What a positive and thoughtful paper! Thank you for publishing it, just what I needed to read to help me stopping feeling sorry for myself and down. Thank you Benjamin!

Cynthia avatar


Thanks , Ben.
A good read .... and very encouraging !

Terry Ross avatar

Terry Ross

Ha! My MS anniversary is also on Valentine’s Day. I am eleven years. Still can’t really believe it.
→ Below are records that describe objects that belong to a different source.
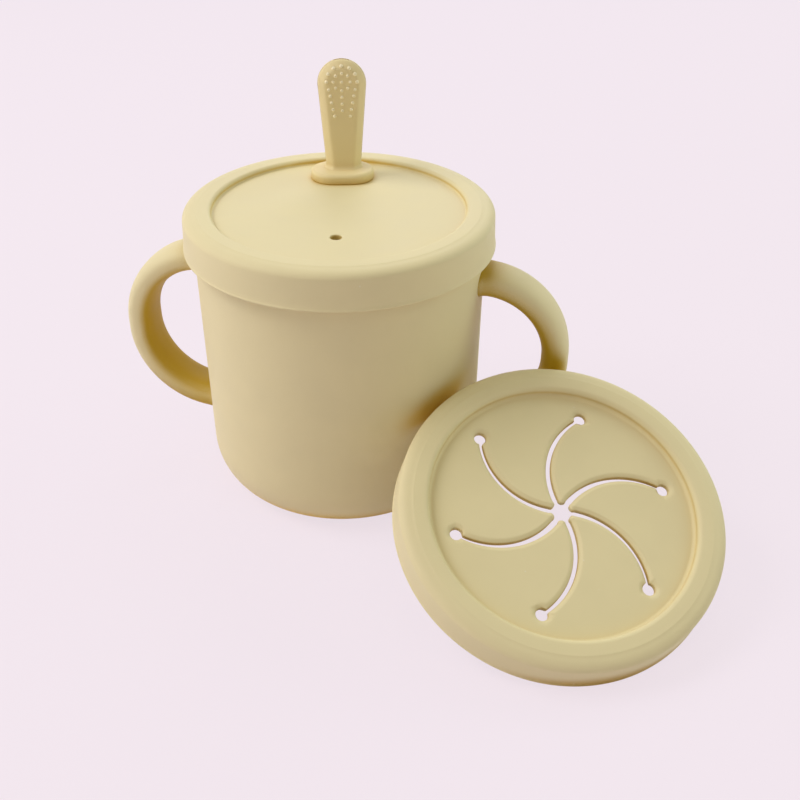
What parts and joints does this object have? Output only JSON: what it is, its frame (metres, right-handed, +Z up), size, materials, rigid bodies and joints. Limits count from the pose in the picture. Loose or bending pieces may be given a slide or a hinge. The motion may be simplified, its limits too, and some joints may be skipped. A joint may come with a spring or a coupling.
{
  "type": "toddler snack cup",
  "caption": "Soft toddler cup with looped side handles, a drinking lid with a paddle straw, and a spare snack lid cut into swirling flaps.",
  "frame": {"origin": "centre of the cup's flat base, on the surface that it stands on", "axes": "+Z up along the cup's axis, X through both handles, the leaning snack lid on the +X, -Y side"},
  "size_m": [0.1812, 0.1357, 0.1201],
  "materials": {
    "silicone": "soft matte moulded silicone, pale cream yellow"
  },
  "bodies": {
    "cup": {"cup_body": "silicone", "handle_left": "silicone", "handle_right": "silicone"},
    "drinking_lid": {"drinking_lid": "silicone"},
    "straw": {"straw": "silicone"},
    "snack_lid": {"snack_lid": "silicone"},
    "flap_1": {"flap_1": "silicone"},
    "flap_2": {"flap_2": "silicone"},
    "flap_3": {"flap_3": "silicone"},
    "flap_4": {"flap_4": "silicone"},
    "flap_5": {"flap_5": "silicone"},
    "flap_6": {"flap_6": "silicone"}
  },
  "joints": [
    {"name": "drinking_lid_lift", "type": "slide", "parent": "cup", "child": "drinking_lid", "axis": [0, 0, 1], "range_m": [0, 0.115]},
    {"name": "straw_pull", "type": "slide", "parent": "drinking_lid", "child": "straw", "axis": [0, 0, 1], "range_m": [0, 0.085]},
    {"name": "snack_lid_away", "type": "slide", "parent": "cup", "child": "snack_lid", "axis": [0.4067, -0.9135, 0], "range_m": [0, 0.08]},
    {"name": "flap_1_bend", "type": "hinge", "parent": "snack_lid", "child": "flap_1", "pos_m": [0.05915, -0.0297, 0.03685], "axis": [0.8967, 0.4422, 0.0191], "range_deg": [-30, 40], "stiffness_Nm_per_rad": 0.006},
    {"name": "flap_2_bend", "type": "hinge", "parent": "snack_lid", "child": "flap_2", "pos_m": [0.08433, -0.03017, 0.03164], "axis": [0.7992, -0.474, -0.3697], "range_deg": [-30, 40], "stiffness_Nm_per_rad": 0.006},
    {"name": "flap_3_bend", "type": "hinge", "parent": "snack_lid", "child": "flap_3", "pos_m": [0.09475, -0.05082, 0.02038], "axis": [-0.0976, -0.9161, -0.3888], "range_deg": [-30, 40], "stiffness_Nm_per_rad": 0.006},
    {"name": "flap_4_bend", "type": "hinge", "parent": "snack_lid", "child": "flap_4", "pos_m": [0.07999, -0.07099, 0.01432], "axis": [-0.8967, -0.4422, -0.0191], "range_deg": [-30, 40], "stiffness_Nm_per_rad": 0.006},
    {"name": "flap_5_bend", "type": "hinge", "parent": "snack_lid", "child": "flap_5", "pos_m": [0.0548, -0.07051, 0.01952], "axis": [-0.7992, 0.474, 0.3697], "range_deg": [-30, 40], "stiffness_Nm_per_rad": 0.006},
    {"name": "flap_6_bend", "type": "hinge", "parent": "snack_lid", "child": "flap_6", "pos_m": [0.04438, -0.04987, 0.03079], "axis": [0.0976, 0.9161, 0.3888], "range_deg": [-30, 40], "stiffness_Nm_per_rad": 0.006}
  ]
}
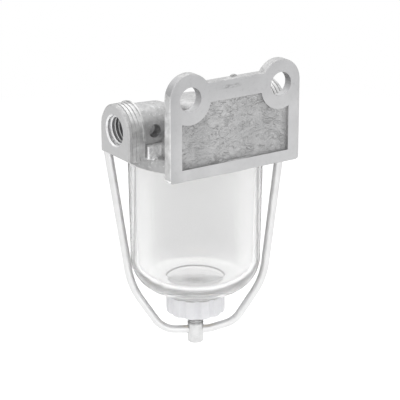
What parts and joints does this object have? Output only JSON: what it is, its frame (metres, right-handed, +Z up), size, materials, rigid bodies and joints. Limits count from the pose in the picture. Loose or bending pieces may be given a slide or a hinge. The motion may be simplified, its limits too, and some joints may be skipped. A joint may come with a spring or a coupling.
{
  "type": "fuel water separator",
  "caption": "Die-cast head with two side ports and a wall plate, carrying a round glass bowl held up by a swinging wire bail, clamp screw and thumb nut.",
  "frame": {"origin": "midway between the two mounting holes, on the mounting face that lies against the wall", "axes": "+X from the left port to the right port as seen from the wall side, +Y away from the wall towards the bowl, +Z up"},
  "size_m": [0.0894, 0.0678, 0.1464],
  "materials": {
    "cast_alloy": "die-cast, fine sandy grain",
    "bowl_glass": "clear pressed glass",
    "bail_steel": "bright zinc plate on drawn wire",
    "screw_steel": "zinc plate, turned",
    "nut_moulding": "white moulding, slight sheen",
    "insert_brass": "turned",
    "washer_steel": "turned",
    "gasket_rubber": "flat black",
    "strainer_brass": "woven gauze in a pressed frame"
  },
  "bodies": {
    "head": {"head_casting": "cast_alloy", "strainer_frame": "strainer_brass", "strainer_gauze": "strainer_brass", "bowl_gasket": "gasket_rubber", "glass_bowl": "bowl_glass"},
    "bail": {"bail_wire": "bail_steel"},
    "screw": {"clamp_screw": "screw_steel"},
    "washer": {"thrust_washer": "washer_steel"},
    "nut": {"thumb_nut": "nut_moulding", "nut_insert": "insert_brass"}
  },
  "joints": [
    {"name": "bail_swing", "type": "hinge", "parent": "head", "child": "bail", "pos_m": [0, 0.0338, -0.0283], "axis": [0.866, -0.5, 0], "range_deg": [0, 50]},
    {"name": "stem_swivel", "type": "hinge", "parent": "bail", "child": "screw", "pos_m": [0, 0.0338, -0.1283], "axis": [0.866, -0.5, 0], "range_deg": [-3.5, 3.5]},
    {"name": "nut_travel", "type": "slide", "parent": "screw", "child": "washer", "axis": [0, 0, 1], "range_m": [-0.00375, 0.00125]},
    {"name": "nut_turn", "type": "hinge", "parent": "washer", "child": "nut", "pos_m": [0, 0.0338, -0.1132], "axis": [0, 0, 1], "range_deg": [-1080.5, 360.5]}
  ],
  "couplings": [
    {"joint": "nut_turn", "follows": "nut_travel", "rad_per_m": 5026.5}
  ]
}
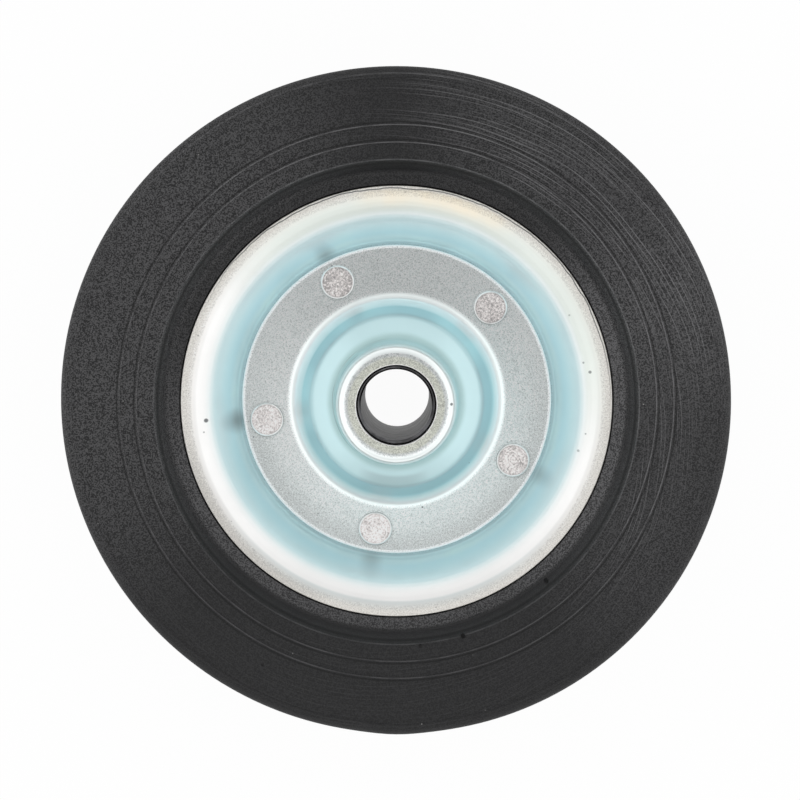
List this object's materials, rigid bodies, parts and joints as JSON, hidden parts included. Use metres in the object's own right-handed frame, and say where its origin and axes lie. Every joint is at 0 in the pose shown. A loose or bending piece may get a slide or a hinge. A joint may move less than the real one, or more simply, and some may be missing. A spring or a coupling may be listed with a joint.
{
  "type": "jockey wheel",
  "caption": "Solid rubber tyre on a dished pressed steel rim with riveted stepped hub flanges and a plain axle sleeve, for a trailer's jockey stand.",
  "frame": {"origin": "middle of the wheel, on its axle line and its middle plane", "axes": "+Z along the axle, out of the front side; the wheel lies on its rear hub end"},
  "size_m": [0.1999, 0.2, 0.058],
  "materials": {
    "tyre_rubber": "matt",
    "rim_zinc": "bright zinc",
    "hub_zinc": "satin zinc",
    "rivet_steel": "pressed",
    "sleeve_plastic": "matt"
  },
  "bodies": {
    "root": {"tyre": "tyre_rubber", "front_rim_half": "rim_zinc", "rear_rim_half": "rim_zinc", "front_hub_flange": "hub_zinc", "rear_hub_flange": "hub_zinc", "rivets": "rivet_steel", "hub_sleeve": "sleeve_plastic"}
  },
  "joints": []
}
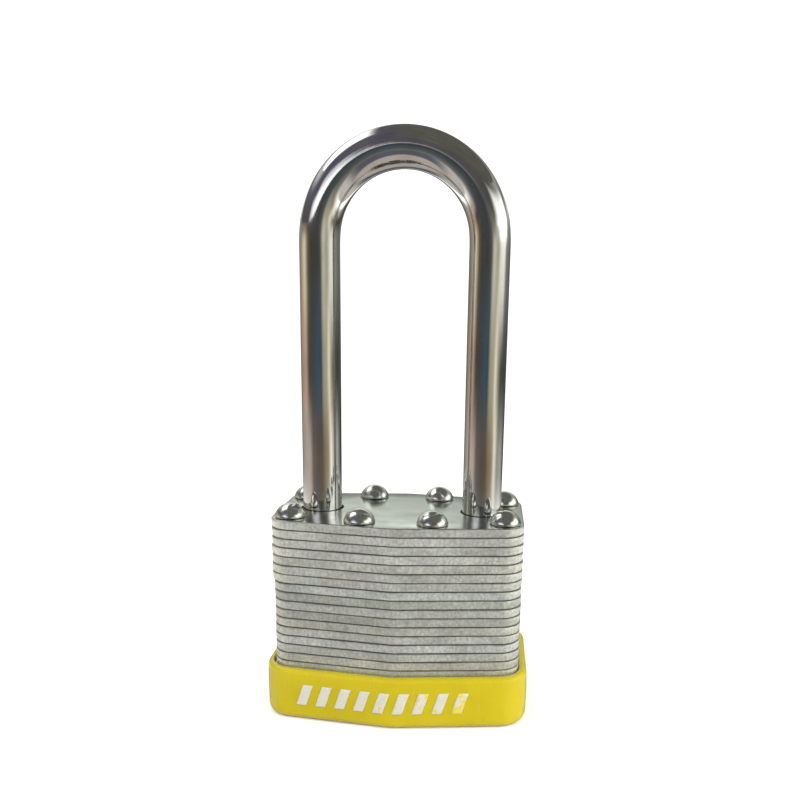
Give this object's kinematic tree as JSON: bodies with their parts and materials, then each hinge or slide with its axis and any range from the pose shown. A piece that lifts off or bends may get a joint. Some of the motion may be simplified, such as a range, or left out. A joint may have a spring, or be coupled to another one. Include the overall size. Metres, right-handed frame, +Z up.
{
  "type": "laminated safety padlock",
  "caption": "Laminated steel padlock with a long round shackle, domed rivets and a soft moulded cup round its base.",
  "frame": {"origin": "centre of the base, on the surface that the lock stands on", "axes": "+Z up along the shackle legs, X across both shackle legs with the toe leg at +X, front face towards -Y"},
  "size_m": [0.0428, 0.0273, 0.0921],
  "materials": {
    "zinc_plate": "zinc-plated stamped steel, satin, with sheared edges",
    "rivet_steel": "bright plated steel, domed and polished",
    "chrome_shackle": "bright chrome plating over hardened steel",
    "yellow_bumper": "glossy moulded vinyl",
    "silver_print": "silver-grey raised print",
    "brass": "machined brass",
    "spring_steel": "drawn spring wire and strip",
    "lever_steel": "hardened steel with a ground surface"
  },
  "bodies": {
    "body": {"roof_plate_1": "zinc_plate", "roof_plate_2": "zinc_plate", "lever_plate_1": "zinc_plate", "lever_plate_2": "zinc_plate", "lever_plate_3": "zinc_plate", "cam_plate": "zinc_plate", "tail_plate": "zinc_plate", "cylinder_plate_01": "zinc_plate", "cylinder_plate_02": "zinc_plate", "cylinder_plate_03": "zinc_plate", "cylinder_plate_04": "zinc_plate", "cylinder_plate_05": "zinc_plate", "cylinder_plate_06": "zinc_plate", "cylinder_plate_07": "zinc_plate", "cylinder_plate_08": "zinc_plate", "cylinder_plate_09": "zinc_plate", "cylinder_plate_10": "zinc_plate", "cylinder_plate_11": "zinc_plate", "cylinder_plate_12": "zinc_plate", "cylinder_plate_13": "zinc_plate", "bottom_plate": "zinc_plate", "corner_rivets": "rivet_steel", "face_rivets": "rivet_steel", "bumper": "yellow_bumper", "bumper_marks": "silver_print", "cylinder_shell": "brass", "chamber_cover": "brass", "driver_pins": "brass", "pin_springs": "spring_steel", "lever_spring": "spring_steel", "shackle_spring": "spring_steel"},
    "shackle": {"shackle": "chrome_shackle", "heel_ring": "spring_steel"},
    "plug": {"plug": "brass", "key_pins": "brass", "plug_clip": "spring_steel", "cam": "lever_steel"},
    "left_lever": {"left_lever": "lever_steel"},
    "right_lever": {"right_lever": "lever_steel"}
  },
  "joints": [
    {"name": "shackle_lift", "type": "slide", "parent": "body", "child": "shackle", "axis": [0, 0, 1], "range_m": [0, 0.0104], "deforming": ["shackle_spring"]},
    {"name": "key_turn", "type": "hinge", "parent": "body", "child": "plug", "pos_m": [0, -0.002, 0], "axis": [0, 0, -1], "range_deg": [0, 90]},
    {"name": "left_lever_throw", "type": "slide", "parent": "body", "child": "left_lever", "axis": [-1, 0, 0], "range_m": [0, 0.00241], "deforming": ["lever_spring"]},
    {"name": "right_lever_throw", "type": "slide", "parent": "body", "child": "right_lever", "axis": [1, 0, 0], "range_m": [0, 0.00241], "deforming": ["lever_spring"]}
  ],
  "couplings": [
    {"joint": "left_lever_throw", "follows": "key_turn", "m_per_rad": 0.0015305},
    {"joint": "right_lever_throw", "follows": "key_turn", "m_per_rad": 0.0015305}
  ]
}
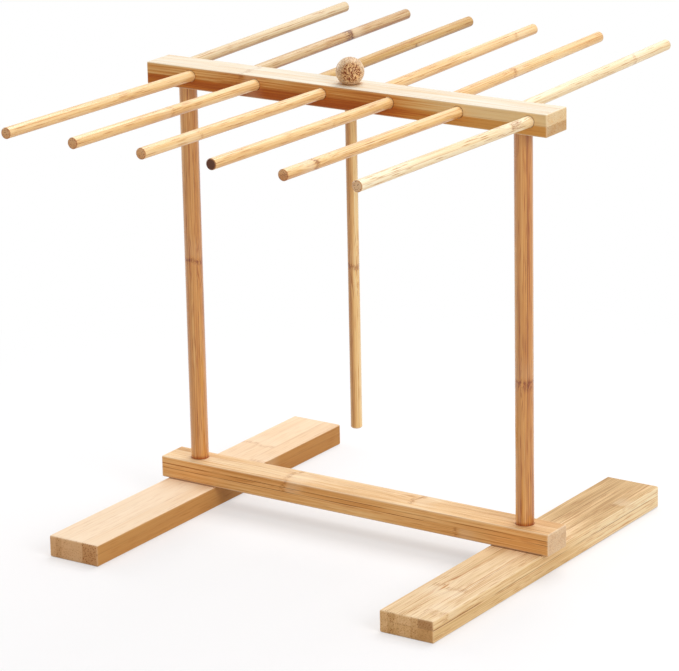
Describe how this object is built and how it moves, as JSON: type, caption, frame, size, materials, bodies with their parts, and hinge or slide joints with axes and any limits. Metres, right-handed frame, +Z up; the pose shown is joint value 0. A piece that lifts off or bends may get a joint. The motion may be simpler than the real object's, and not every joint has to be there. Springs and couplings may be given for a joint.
{
  "type": "pasta drying rack",
  "caption": "Free-standing bamboo rack: round arms plugged into both sides of a raised bar, a ball-topped wand hung through it, and swivelling feet.",
  "frame": {"origin": "on the table, midway between the two feet and under the middle of the top bar", "axes": "+X along the top bar, -Y towards the front, +Z up"},
  "size_m": [0.38, 0.511, 0.4011],
  "materials": {
    "bamboo_board": "planed and sanded laminated bamboo, matt oil",
    "bamboo_arm": "turned bamboo stick, sanded, matt",
    "bamboo_post": "turned bamboo, darker, matt",
    "zinc_steel": "bright zinc"
  },
  "bodies": {
    "frame": {"base_rail": "bamboo_board", "left_upright": "bamboo_post", "right_upright": "bamboo_post", "top_bar": "bamboo_board", "left_pivot_screw": "zinc_steel", "right_pivot_screw": "zinc_steel", "left_pivot_washer": "zinc_steel", "right_pivot_washer": "zinc_steel"},
    "left_foot_swing": {"left_foot": "bamboo_board"},
    "right_foot_swing": {"right_foot": "bamboo_board"},
    "wand": {"wand_shaft": "bamboo_post", "wand_ball": "bamboo_post"},
    "front_arm_1_stick": {"front_arm_1": "bamboo_arm"},
    "front_arm_2_stick": {"front_arm_2": "bamboo_arm"},
    "front_arm_3_stick": {"front_arm_3": "bamboo_arm"},
    "front_arm_4_stick": {"front_arm_4": "bamboo_arm"},
    "front_arm_5_stick": {"front_arm_5": "bamboo_arm"},
    "front_arm_6_stick": {"front_arm_6": "bamboo_arm"},
    "back_arm_1_stick": {"back_arm_1": "bamboo_arm"},
    "back_arm_2_stick": {"back_arm_2": "bamboo_arm"},
    "back_arm_3_stick": {"back_arm_3": "bamboo_arm"},
    "back_arm_4_stick": {"back_arm_4": "bamboo_arm"},
    "back_arm_5_stick": {"back_arm_5": "bamboo_arm"},
    "back_arm_6_stick": {"back_arm_6": "bamboo_arm"}
  },
  "joints": [
    {"name": "left_foot_swivel", "type": "hinge", "parent": "frame", "child": "left_foot_swing", "pos_m": [-0.16, 0, 0], "axis": [0, 0, 1], "range_deg": [0, 80]},
    {"name": "right_foot_swivel", "type": "hinge", "parent": "frame", "child": "right_foot_swing", "pos_m": [0.16, 0, 0], "axis": [0, 0, 1], "range_deg": [0, 80]},
    {"name": "wand_lift", "type": "slide", "parent": "frame", "child": "wand", "axis": [0, 0, 1], "range_m": [0, 0.3]},
    {"name": "front_arm_1_pull", "type": "slide", "parent": "frame", "child": "front_arm_1_stick", "axis": [0, -0.9998, 0.0175], "range_m": [0, 0.03]},
    {"name": "front_arm_2_pull", "type": "slide", "parent": "frame", "child": "front_arm_2_stick", "axis": [0, -0.9998, 0.0175], "range_m": [0, 0.03]},
    {"name": "front_arm_3_pull", "type": "slide", "parent": "frame", "child": "front_arm_3_stick", "axis": [0, -0.9998, 0.0175], "range_m": [0, 0.03]},
    {"name": "front_arm_4_pull", "type": "slide", "parent": "frame", "child": "front_arm_4_stick", "axis": [0, -0.9998, 0.0175], "range_m": [0, 0.03]},
    {"name": "front_arm_5_pull", "type": "slide", "parent": "frame", "child": "front_arm_5_stick", "axis": [0, -0.9998, 0.0175], "range_m": [0, 0.03]},
    {"name": "front_arm_6_pull", "type": "slide", "parent": "frame", "child": "front_arm_6_stick", "axis": [0, -0.9998, 0.0175], "range_m": [0, 0.03]},
    {"name": "back_arm_1_pull", "type": "slide", "parent": "frame", "child": "back_arm_1_stick", "axis": [0, 0.9998, 0.0175], "range_m": [0, 0.03]},
    {"name": "back_arm_2_pull", "type": "slide", "parent": "frame", "child": "back_arm_2_stick", "axis": [0, 0.9998, 0.0175], "range_m": [0, 0.03]},
    {"name": "back_arm_3_pull", "type": "slide", "parent": "frame", "child": "back_arm_3_stick", "axis": [0, 0.9998, 0.0175], "range_m": [0, 0.03]},
    {"name": "back_arm_4_pull", "type": "slide", "parent": "frame", "child": "back_arm_4_stick", "axis": [0, 0.9998, 0.0175], "range_m": [0, 0.03]},
    {"name": "back_arm_5_pull", "type": "slide", "parent": "frame", "child": "back_arm_5_stick", "axis": [0, 0.9998, 0.0175], "range_m": [0, 0.03]},
    {"name": "back_arm_6_pull", "type": "slide", "parent": "frame", "child": "back_arm_6_stick", "axis": [0, 0.9998, 0.0175], "range_m": [0, 0.03]}
  ]
}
Thanks for your columns. I read them regularly.

Helen R. Eades avatar

Helen R. Eades

I have had MS for 43 years. I am in remission and doing great !

Leanne B avatar

Leanne B

I also don't "celebrate" this anniversary but each year I add another year to the length I've had this disease. 26 yrs in November, it astounds me. It sounds like a life time but in fact it is less than half my life. I had a good full life befoe MS. For this am grateful..

Martin Cohen avatar

Martin Cohen

Three years ago I celebrated my golden anniversary with MS. 50 years is a long time but not so long when you have a supportive spouse and family. My wife is my backbone and my adult kids and grandchildren help keep me on a straight path forward. I was too late for the disease modifying medications with exception of cytoxan which probably helped turn relapsing remitting MS into secodary progressive.
It is amazing how monoclonal antibodies have changed the face of MS in recent years. It is a much tamer disease and will prevent much of the long lasting disability of the past and make a diagnosis of MS much more tolerable and less scary.
Congratulations Ben on your wonderful attitude and maybe by your golden anniversary(preferably before) the extroadinary physicians and scientists who take care of us will have discovered how to remyelinize nerves and teach us to reheal our bodies.


Lyanne avatar


I am happy to be able to find such inspirational fellow fighters in this MS journey with me! Thanks for the inspiring read.

Sonja Holland avatar

Sonja Holland

I was diagnosed with PPMS 27 years ago this February. Life is always a think ahead in the MS world. You have experienced life in the Military world which helps you to think ahead. Enjoy all your time.

Eileen avatar


Thank you. I am so sorry for your diagnosis 10 years ago, but am so grateful that now being one of us, you so eloquently put into words what most of us are feeling and going thru.